Written task:
The answer is one number: how many lines in the data below hold "bodies".

Supplied material:
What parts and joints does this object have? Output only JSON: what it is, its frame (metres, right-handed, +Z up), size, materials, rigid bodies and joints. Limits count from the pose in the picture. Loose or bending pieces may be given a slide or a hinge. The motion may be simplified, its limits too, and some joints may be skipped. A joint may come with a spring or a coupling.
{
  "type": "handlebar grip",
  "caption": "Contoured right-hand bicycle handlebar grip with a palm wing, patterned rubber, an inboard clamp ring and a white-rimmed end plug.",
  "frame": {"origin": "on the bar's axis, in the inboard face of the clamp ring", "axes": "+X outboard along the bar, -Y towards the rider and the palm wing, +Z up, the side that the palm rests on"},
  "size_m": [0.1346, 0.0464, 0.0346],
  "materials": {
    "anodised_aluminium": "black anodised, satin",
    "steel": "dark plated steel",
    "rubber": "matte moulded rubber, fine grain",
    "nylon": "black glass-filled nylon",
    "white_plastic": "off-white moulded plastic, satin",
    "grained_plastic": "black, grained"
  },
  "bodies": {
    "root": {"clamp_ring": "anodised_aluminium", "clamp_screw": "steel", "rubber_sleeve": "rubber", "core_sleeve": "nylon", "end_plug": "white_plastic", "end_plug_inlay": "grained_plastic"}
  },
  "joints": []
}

Answer for the task:
2